> YOUR GOAL
Begin with the first line of the listing and quote every line through the one containing "pale floor, the"; give only those lines.

> RAW DATA
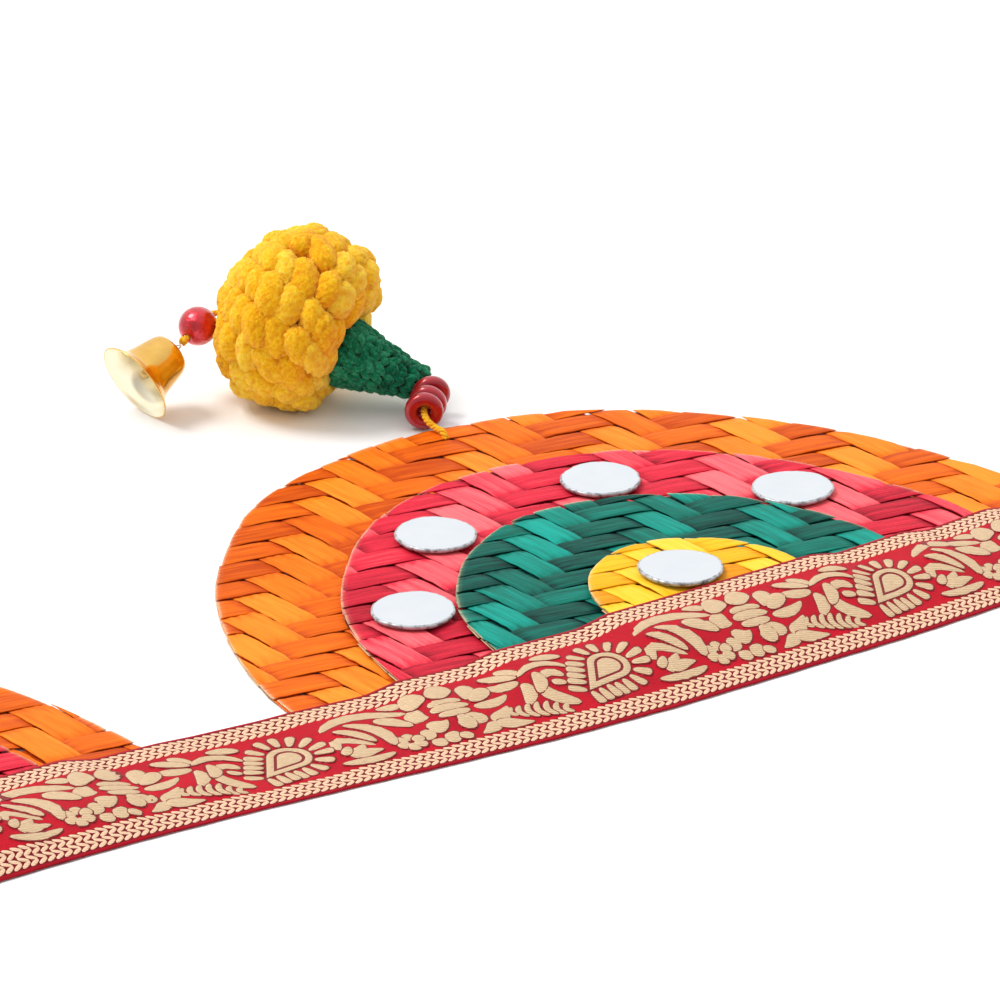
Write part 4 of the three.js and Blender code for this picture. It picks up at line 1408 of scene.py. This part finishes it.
class TORAN_OT_stage(bpy.types.Operator):
    """The pale floor, the soft light and the camera at the photograph's angle"""

    bl_idname = "toran.stage"
    bl_label = "Stage"

    def execute(self, context):
        stage = context.scene.toran_stage
        scene = context.scene
        scene.view_settings.view_transform = "Standard"
        mesh = bpy.data.meshes.new("floor")
        half = 6.0
        mesh.from_pydata([(-half, -half, 0), (half, -half, 0), (half, half, 0), (-half, half, 0)], [], [(0, 1, 2, 3)])
        floor = bpy.data.objects.new("floor", mesh)
        scene.collection.objects.link(floor)
        material, _, _ = new_finish("floor_pale", Base_Color=(0.9, 0.9, 0.9, 1), Roughness=0.9)
        mesh.materials.append(material)
        world = bpy.data.worlds.new("studio")
        world.use_nodes = True
        tree = world.node_tree
        far = (math.sin(stage.heading) * 0.8, math.cos(stage.heading) * 0.8, 0.6)
        facing = add_node(
            tree,
            "ShaderNodeVectorMath",
            {0: add_node(tree, "ShaderNodeTexCoord").outputs["Generated"], 1: far},
            operation="DOT_PRODUCT",
        )
        glow = add_node(
            tree,
            "ShaderNodeMapRange",
            {"Value": facing.outputs["Value"], "From Min": -0.6, "From Max": 0.75, "To Min": stage.shade, "To Max": stage.sky},
        )
        tree.links.new(glow.outputs[0], tree.nodes["Background"].inputs["Strength"])
        tree.nodes["Background"].inputs["Color"].default_value = (1, 1, 1, 1)
        scene.world = world
        light = bpy.data.lights.new("key", "SUN")
        light.energy = stage.key
        light.angle = math.radians(25)
        key = bpy.data.objects.new("key", light)
        scene.collection.objects.link(key)
        key.rotation_euler = (math.radians(-22), math.radians(-26), 0)
        self.place_camera(scene, stage)
        return {"FINISHED"}

    def place_camera(self, scene, stage):
        """Puts the camera on its line of sight, square to it, level with the ground."""
        right = Vector((math.cos(stage.heading), -math.sin(stage.heading), 0))
        level = Vector((math.sin(stage.heading), math.cos(stage.heading), 0))
        ahead = math.cos(stage.elevation) * level - math.sin(stage.elevation) * Vector((0, 0, 1))
        up = math.sin(stage.elevation) * level + math.cos(stage.elevation) * Vector((0, 0, 1))
        frame_px, off_x, off_y = 1000, 206, 116
        pixel = 36.0 / frame_px / stage.focal
        origin = Vector(panel_origin("middle")) * MM
        sight = ahead + off_x * pixel * right - off_y * pixel * up
        camera = bpy.data.objects.new("camera", bpy.data.cameras.new("camera"))
        scene.collection.objects.link(camera)
        camera.data.lens = stage.focal
        camera.data.sensor_width = 36.0
        camera.data.clip_end = 50
        turn = Matrix((right, up, -ahead)).transposed().to_4x4()
        camera.matrix_world = Matrix.Translation(origin - stage.distance * sight) @ turn
        scene.camera = camera


class TORAN_OT_mats(bpy.types.Operator):
    """The twelve plaited mats, strip by strip"""

    bl_idname = "toran.mats"
    bl_label = "Plaited Mats"

    def execute(self, context):
        mats = context.scene.toran_mats
        cut = cut_finish()
        finishes = {layer: leaf_finish(layer, MAT_SHADES[layer]) for layer in LAYERS}
        for number, place in enumerate(PLACES):
            for level, layer in enumerate(LAYERS):
                node = f"mat_{layer}_{place}"
                random = np.random.RandomState(mats.seed + 10 * number + level)
                skins = plaited_mat(node, layer, mats, random)
                build_piece(f"plait_{layer}_{place}", skins, [finishes[layer], cut], BODY, [node])
        return {"FINISHED"}


class TORAN_OT_mirrors(bpy.types.Operator):
    """The fifteen round craft mirrors"""

    bl_idname = "toran.mirrors"
    bl_label = "Mirrors"

    def execute(self, context):
        finishes = mirror_finishes()
        for number, place in enumerate(PLACES):
            for i in range(1, MIRRORS_EACH + 1):
                node = f"mirror_{i}_{place}"
                disc = silvered_disc(node, MIRRORS_EACH * number + i)
                build_piece(f"disc_{i}_{place}", [disc], finishes, BODY, [node])
        return {"FINISHED"}


class TORAN_OT_ribbon(bpy.types.Operator):
    """The ribbon, its vine in gold weft and its plaited borders"""

    bl_idname = "toran.ribbon"
    bl_label = "Brocade Ribbon"

    def execute(self, context):
        ribbon = context.scene.toran_ribbon
        surface = RibbonSurface()
        cloth, relief = ribbon.cloth / MM, ribbon.relief / MM
        band = build_piece(
            "ribbon_band", [ribbon_cloth(surface, cloth)], [ribbon_finish(ribbon, surface.width)], BODY,
            ["ribbon"],
        )
        lift = cloth + 0.17
        repeat, start = ribbon.repeat / MM, ribbon.start / MM
        repeats = start + repeat * np.arange(-6, 7)
        near, far = BORDER_ROWS[3][0] + 0.9, BORDER_ROWS[4][0] - 0.9
        middle = (near + far) / 2
        chart = vine_strokes()
        chart[:, [1, 3, 5]] += middle
        gold = gold_finish(ribbon)
        vine = outlined_strokes(surface, chart, repeats, lift, relief)
        vine += drop_skins(surface, repeats, lift, relief, middle)
        motifs = build_piece("gold_vine", vine, [gold], BODY, ())
        border = build_piece("gold_border", [border_stitches(surface, lift, relief)], [gold], BODY, ())
        return {"FINISHED"}


class TORAN_OT_beads(bpy.types.Operator):
    """The ring beads and round beads, with the yarn that strings them"""

    bl_idname = "toran.beads"
    bl_label = "Beads and Yarn"

    def execute(self, context):
        cherry = lacquer_finish("cherry_lacquer", (128, 4, 22), (206, 18, 46), 0.3, 0.25, 180.0)
        ruby = lacquer_finish("ruby_lacquer", (132, 6, 24), (240, 48, 62), 0.75, 2.4, 230.0)
        wool = yarn_finish("yellow_yarn", ((206, 132, 10), (246, 184, 30), (255, 216, 80)), depth=0.2)
        for place in PLACES:
            at = placer(place)
            middles = [box_middle(f"ring_bead_{i + 1}_{place}") for i in range(RINGS_EACH)]
            strung = [at((7.8, 139.0, 5.6)), *middles, at(CONE_TIP)]
            for i in range(RINGS_EACH):
                node = f"ring_bead_{i + 1}_{place}"
                ring = ring_bead(node, strung[i + 2] - strung[i])
                build_piece(f"ring_{i + 1}_{place}", [ring], [cherry], BODY, [node])
            bead, _, _ = round_bead_skin(place)
            build_piece(f"bead_{place}", [bead], [ruby], BODY, [f"round_bead_{place}"])
            build_piece(f"stringing_{place}", thread_skins(place), [wool], BODY, [f"thread_{place}"])
            build_piece(f"tail_yarn_{place}", tail_skins(place), [wool], BODY, [f"tail_{place}"])
        return {"FINISHED"}


class TORAN_OT_crochet(bpy.types.Operator):
    """The crocheted marigolds and their green cones"""

    bl_idname = "toran.crochet"
    bl_label = "Crocheted Flowers"

    def execute(self, context):
        pendant = context.scene.toran_pendant
        marigold = yarn_finish("marigold_yarn", ((226, 126, 0), (255, 196, 16), (255, 230, 90)))
        fern = yarn_finish("fern_yarn", ((0, 50, 32), (2, 124, 84), (64, 178, 130)))
        for number, place in enumerate(PLACES):
            random = np.random.RandomState(pendant.seed + number)
            flower = crocheted_flower(place, pendant, random)
            build_piece(f"marigold_{place}", flower, [marigold], BODY, [f"flower_{place}"])
            cone = crocheted_cone(place, random)
            build_piece(f"calyx_{place}", cone, [fern], BODY, [f"cone_{place}"])
        return {"FINISHED"}


class TORAN_OT_bells(bpy.types.Operator):
    """The bells, and their clappers on bodies of their own"""

    bl_idname = "toran.bells"
    bl_label = "Bells"

    def execute(self, context):
        outside = metal_finish("bell_gold", (218, 164, 78), (244, 200, 112), 0.16)
        inside = metal_finish("bell_inside", (244, 232, 198), (252, 244, 220), 0.3)
        wire = metal_finish("bell_wire", (190, 186, 184), (226, 222, 220), 0.25)
        ball = metal_finish("clapper_gold", (170, 130, 70), (226, 190, 120), 0.3)
        for place in PLACES:
            build_piece(
                f"bell_cup_{place}", bell_skins(place), [outside, inside, wire], BODY, [f"bell_{place}"]
            )
            build_piece(
                f"bell_tongue_{place}", clapper_skins(place), [ball], f"{place}_clapper",
                [f"clapper_{place}"],
            )
        return {"FINISHED"}


class TORAN_PT_panel(bpy.types.Panel):
    """Everything that makes up the hanging, in the order in which it is made"""

    bl_idname = "TORAN_PT_panel"
    bl_label = "Toran"
    bl_space_type = "VIEW_3D"
    bl_region_type = "UI"
    bl_category = "Toran"

    def draw(self, context):
        for operator in OPERATORS:
            self.layout.operator(operator.bl_idname)
        for key in SETTINGS:
            box = self.layout.box()
            group = getattr(context.scene, key)
            for name in group.__annotations__:
                box.prop(group, name)


OPERATORS = (
    TORAN_OT_stage,
    TORAN_OT_ribbon,
    TORAN_OT_mats,
    TORAN_OT_mirrors,
    TORAN_OT_crochet,
    TORAN_OT_beads,
    TORAN_OT_bells,
)
SETTINGS = {
    "toran_mats": ToranMatSettings,
    "toran_ribbon": ToranRibbonSettings,
    "toran_pendant": ToranPendantSettings,
    "toran_stage": ToranStageSettings,
}


def register():
    for cls in (*SETTINGS.values(), *OPERATORS, TORAN_PT_panel):
        bpy.utils.register_class(cls)
    for key, group in SETTINGS.items():
        setattr(bpy.types.Scene, key, PointerProperty(type=group))


def unregister():
    for key in SETTINGS:
        delattr(bpy.types.Scene, key)
    for cls in reversed((*SETTINGS.values(), *OPERATORS, TORAN_PT_panel)):
        bpy.utils.unregister_class(cls)


def main():
    register()
    bpy.ops.toran.stage()
    bpy.ops.toran.ribbon()
    bpy.ops.toran.mats()
    bpy.ops.toran.mirrors()
    bpy.ops.toran.crochet()
    bpy.ops.toran.beads()
    bpy.ops.toran.bells()


if __name__ == "__main__":
    main()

> RESULT BELOW
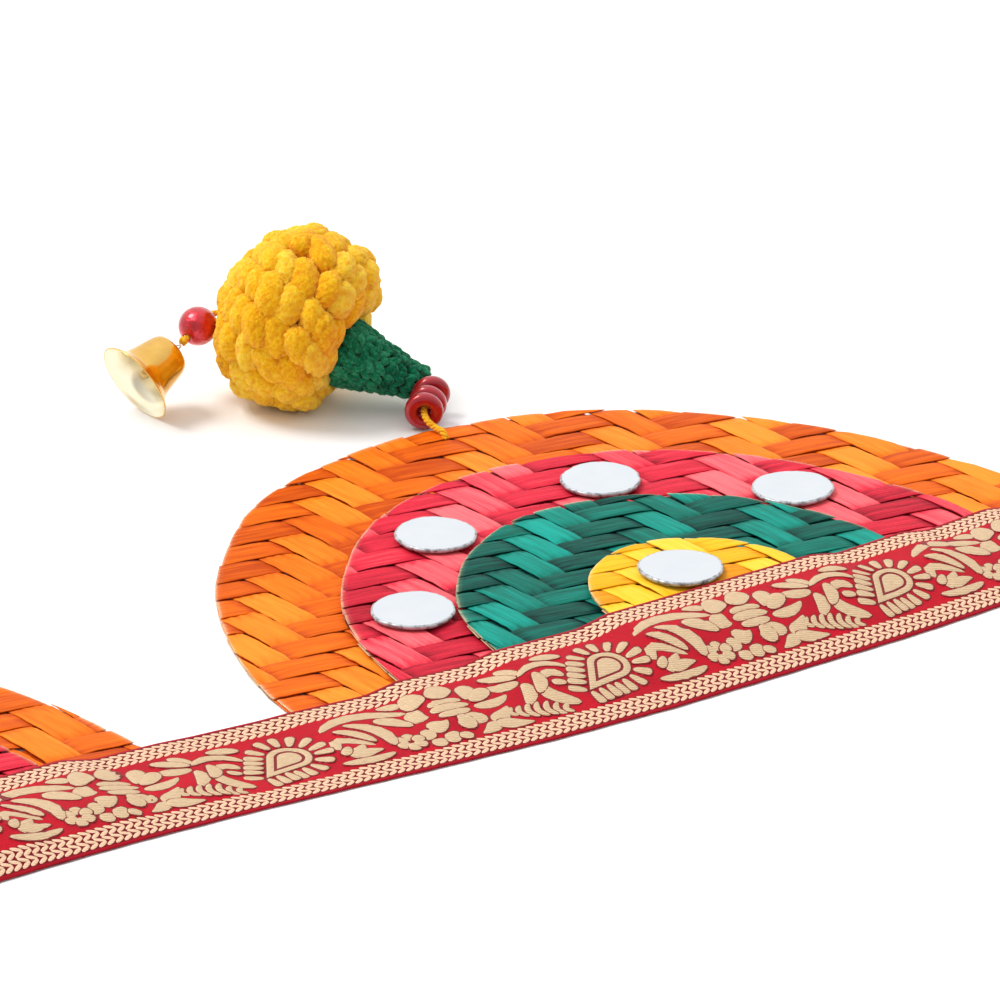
Write part 4 of the three.js and Blender code for this picture. It picks up at line 1408 of scene.py. This part finishes it.
class TORAN_OT_stage(bpy.types.Operator):
    """The pale floor, the soft light and the camera at the photograph's angle"""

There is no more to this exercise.